[Problem to work on] State how many lines of the entries include the string "hinge", please, leaving out everything but the number.

(Rows from a dataset)
>> start

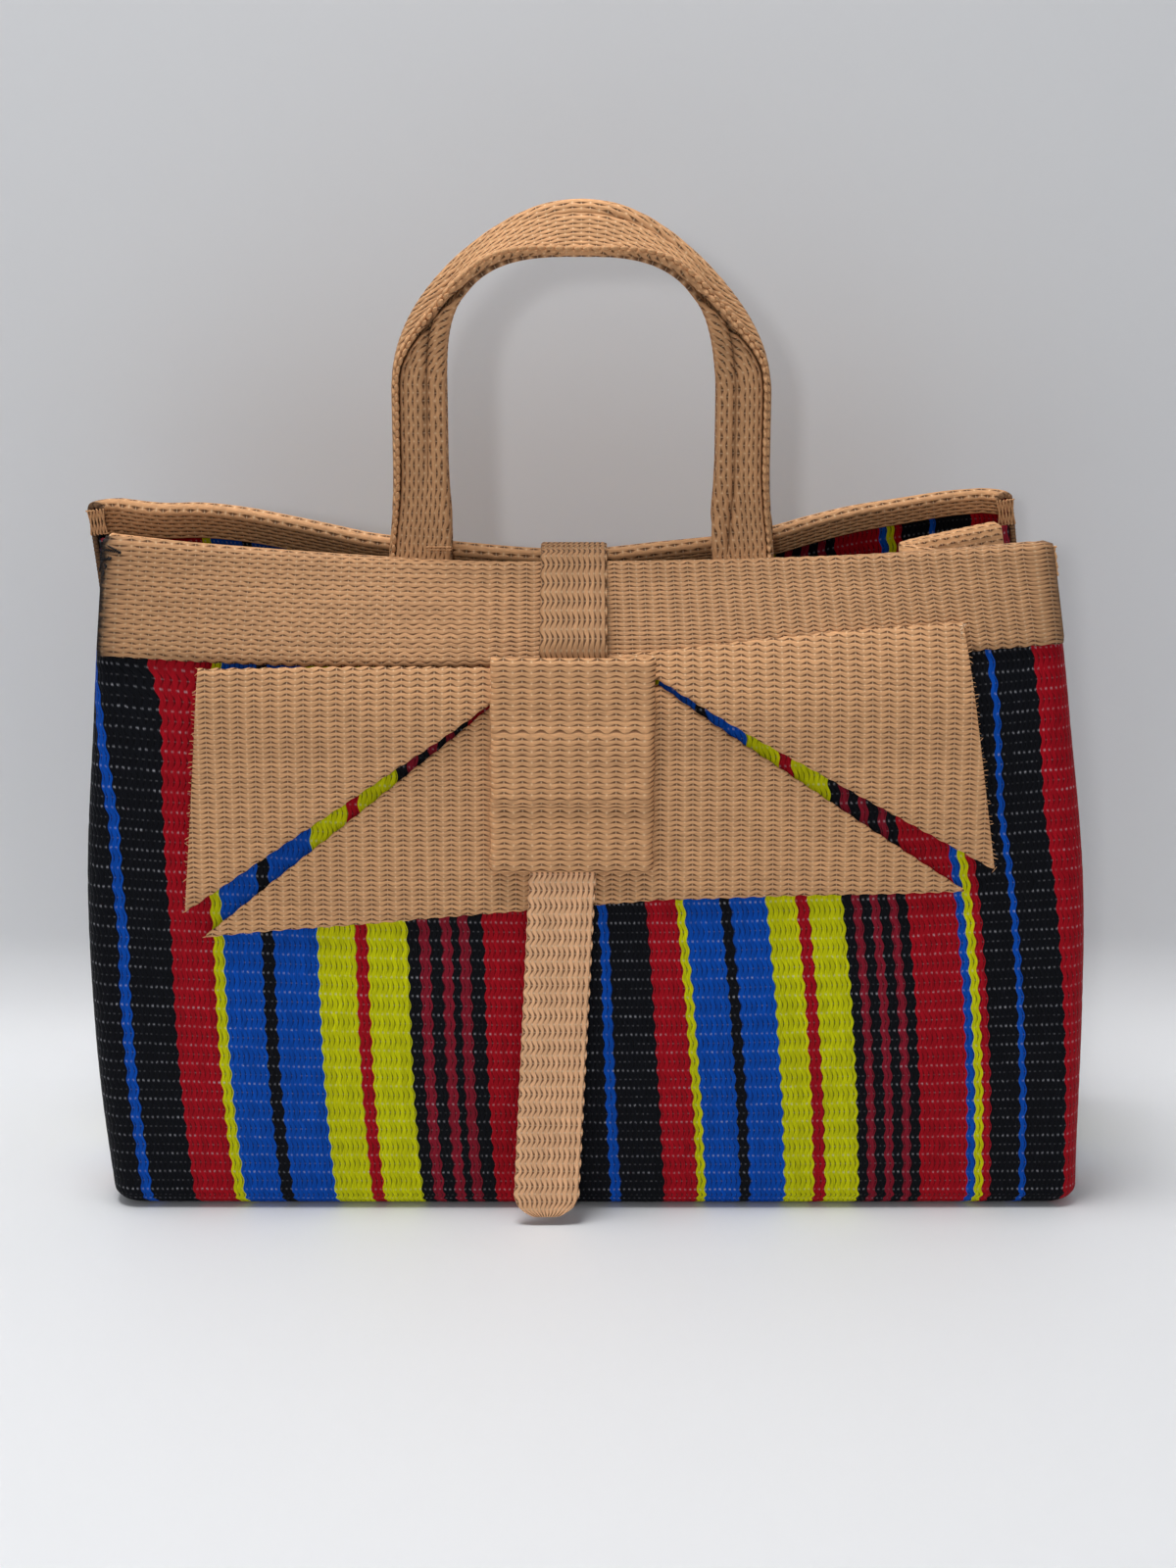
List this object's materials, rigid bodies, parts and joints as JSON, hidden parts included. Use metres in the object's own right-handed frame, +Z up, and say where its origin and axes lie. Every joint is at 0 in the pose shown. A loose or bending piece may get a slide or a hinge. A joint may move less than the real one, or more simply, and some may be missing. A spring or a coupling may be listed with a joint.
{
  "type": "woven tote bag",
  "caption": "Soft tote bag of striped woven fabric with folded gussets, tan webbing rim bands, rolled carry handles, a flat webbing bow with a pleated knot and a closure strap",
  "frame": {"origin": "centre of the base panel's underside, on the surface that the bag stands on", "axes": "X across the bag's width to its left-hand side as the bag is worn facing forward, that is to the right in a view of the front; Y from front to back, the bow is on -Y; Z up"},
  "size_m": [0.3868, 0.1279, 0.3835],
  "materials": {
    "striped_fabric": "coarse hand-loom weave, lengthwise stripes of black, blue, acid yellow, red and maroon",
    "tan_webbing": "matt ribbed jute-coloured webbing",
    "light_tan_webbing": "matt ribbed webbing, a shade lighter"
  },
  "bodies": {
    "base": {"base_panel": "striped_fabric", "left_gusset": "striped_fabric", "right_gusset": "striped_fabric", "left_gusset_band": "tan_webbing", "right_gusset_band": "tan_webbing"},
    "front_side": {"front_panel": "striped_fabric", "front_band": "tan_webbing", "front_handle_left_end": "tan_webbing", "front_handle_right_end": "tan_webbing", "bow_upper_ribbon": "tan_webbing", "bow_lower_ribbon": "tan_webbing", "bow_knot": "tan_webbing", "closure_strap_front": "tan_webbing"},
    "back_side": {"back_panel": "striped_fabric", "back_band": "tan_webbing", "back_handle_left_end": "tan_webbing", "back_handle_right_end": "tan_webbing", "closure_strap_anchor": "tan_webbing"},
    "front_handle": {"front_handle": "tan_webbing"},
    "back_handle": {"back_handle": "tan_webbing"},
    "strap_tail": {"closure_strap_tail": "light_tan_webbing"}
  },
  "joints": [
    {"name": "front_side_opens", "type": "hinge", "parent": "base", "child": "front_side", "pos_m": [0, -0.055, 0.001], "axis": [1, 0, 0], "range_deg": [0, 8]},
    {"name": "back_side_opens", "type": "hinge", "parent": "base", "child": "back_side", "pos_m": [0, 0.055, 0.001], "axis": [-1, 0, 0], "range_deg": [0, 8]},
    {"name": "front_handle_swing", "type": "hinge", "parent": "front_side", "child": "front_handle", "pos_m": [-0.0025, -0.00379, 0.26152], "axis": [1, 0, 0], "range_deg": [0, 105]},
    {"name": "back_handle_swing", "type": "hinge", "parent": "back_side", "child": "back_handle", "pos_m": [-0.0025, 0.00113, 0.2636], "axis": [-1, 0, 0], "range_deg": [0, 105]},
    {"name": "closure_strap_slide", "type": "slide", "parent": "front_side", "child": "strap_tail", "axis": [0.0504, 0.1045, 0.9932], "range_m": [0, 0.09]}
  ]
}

>> end
>> start

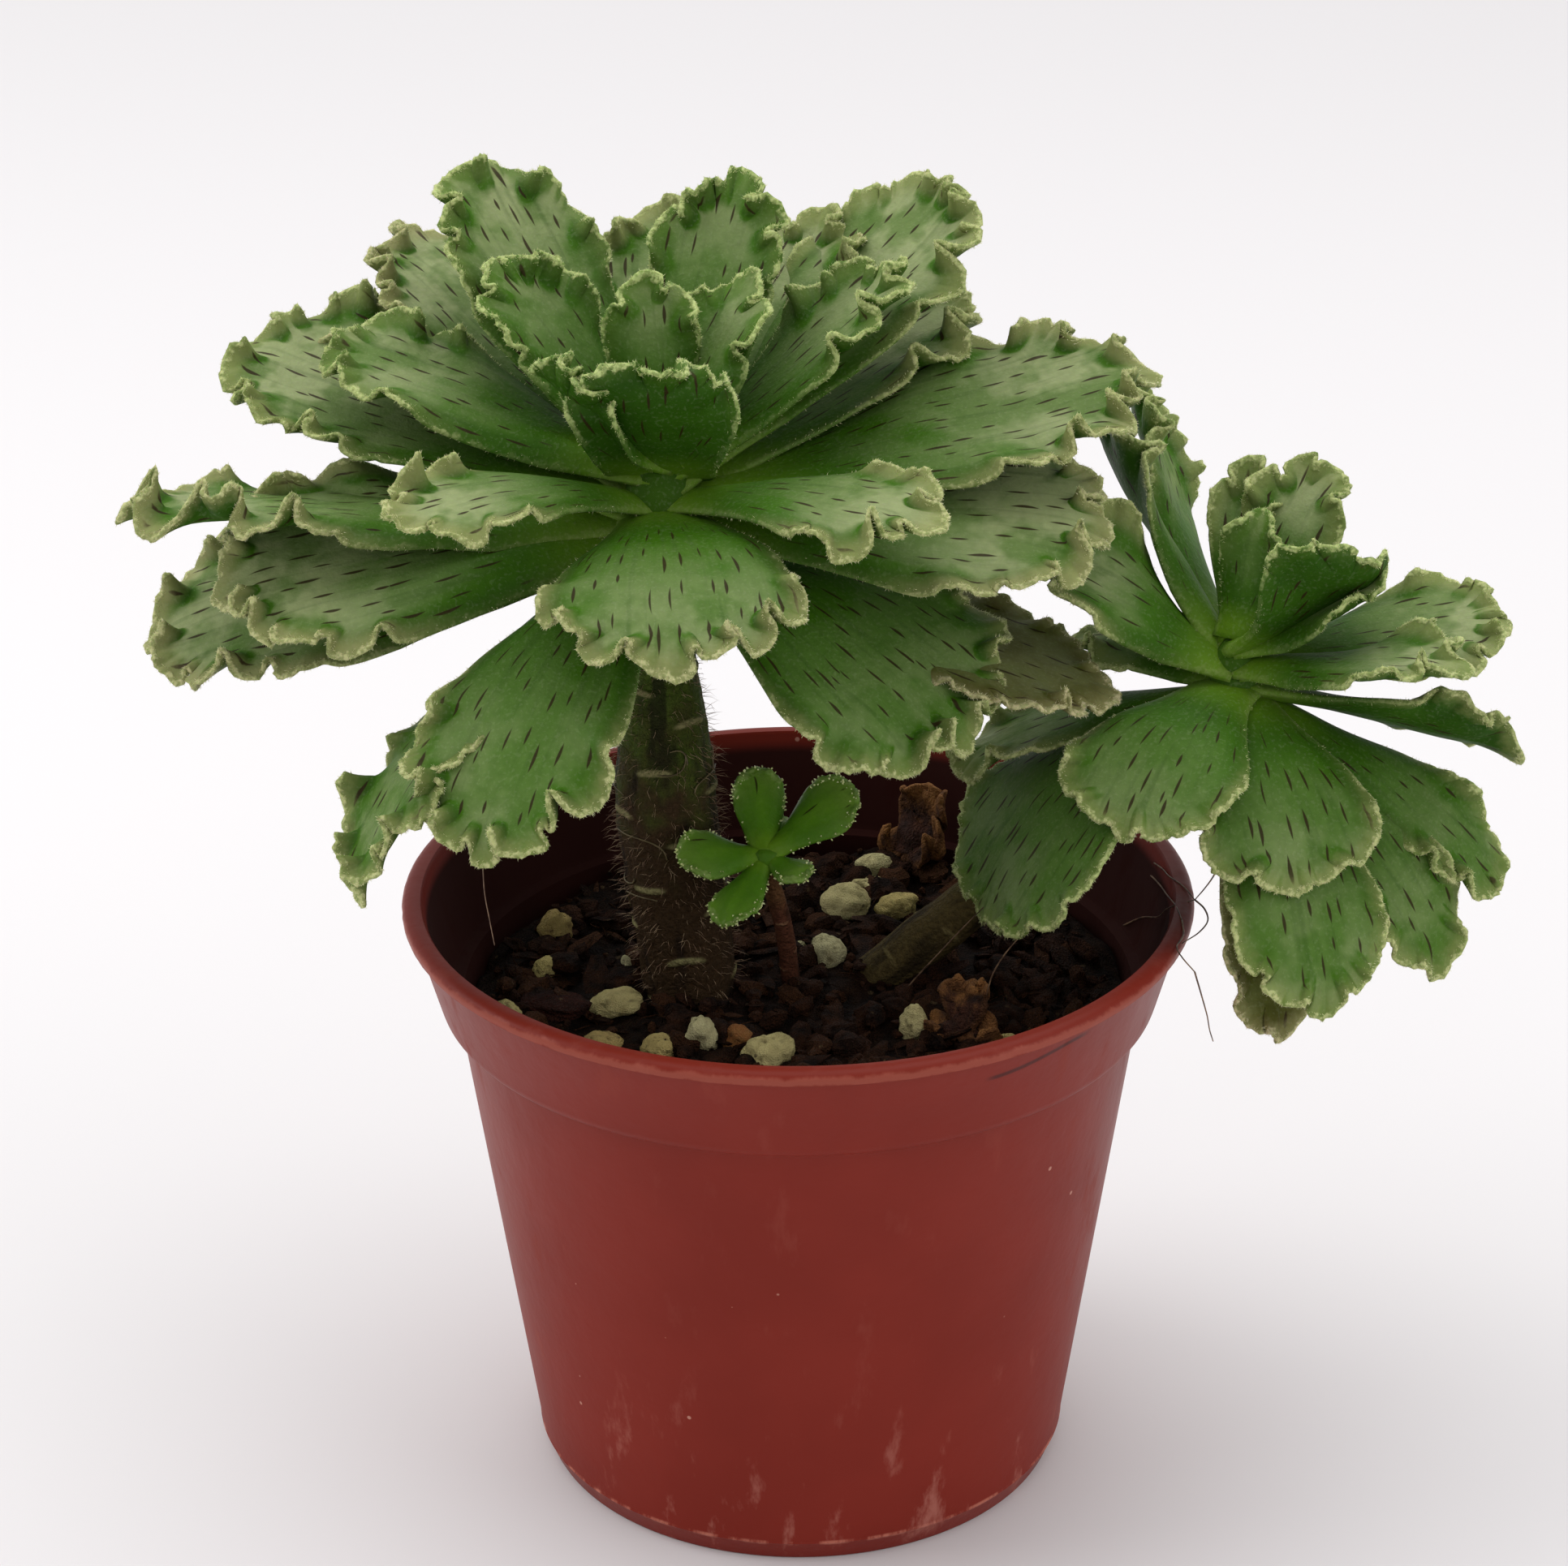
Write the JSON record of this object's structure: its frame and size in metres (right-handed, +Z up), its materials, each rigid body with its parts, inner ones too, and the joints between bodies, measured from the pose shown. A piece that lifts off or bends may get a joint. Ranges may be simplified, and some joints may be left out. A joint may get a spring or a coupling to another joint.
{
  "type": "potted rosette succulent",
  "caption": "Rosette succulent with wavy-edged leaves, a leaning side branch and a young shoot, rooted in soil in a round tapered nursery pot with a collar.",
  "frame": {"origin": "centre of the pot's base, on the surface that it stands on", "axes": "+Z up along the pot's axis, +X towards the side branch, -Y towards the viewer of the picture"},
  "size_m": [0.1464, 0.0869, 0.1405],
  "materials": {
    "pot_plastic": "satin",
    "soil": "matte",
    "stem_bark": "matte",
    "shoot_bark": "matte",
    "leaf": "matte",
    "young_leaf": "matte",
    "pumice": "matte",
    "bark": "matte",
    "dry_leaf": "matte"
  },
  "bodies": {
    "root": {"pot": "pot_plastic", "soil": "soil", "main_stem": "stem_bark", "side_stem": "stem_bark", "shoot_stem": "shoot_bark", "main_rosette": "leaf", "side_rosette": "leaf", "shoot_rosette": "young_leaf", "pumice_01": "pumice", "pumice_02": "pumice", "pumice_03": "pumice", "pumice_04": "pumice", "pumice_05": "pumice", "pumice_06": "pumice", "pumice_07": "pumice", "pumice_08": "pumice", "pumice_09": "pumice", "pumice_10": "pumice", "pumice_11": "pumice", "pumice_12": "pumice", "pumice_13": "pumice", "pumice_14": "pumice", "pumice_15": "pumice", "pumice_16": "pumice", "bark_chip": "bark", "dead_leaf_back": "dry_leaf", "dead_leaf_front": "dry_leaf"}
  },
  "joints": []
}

>> end

[Expected answer] 5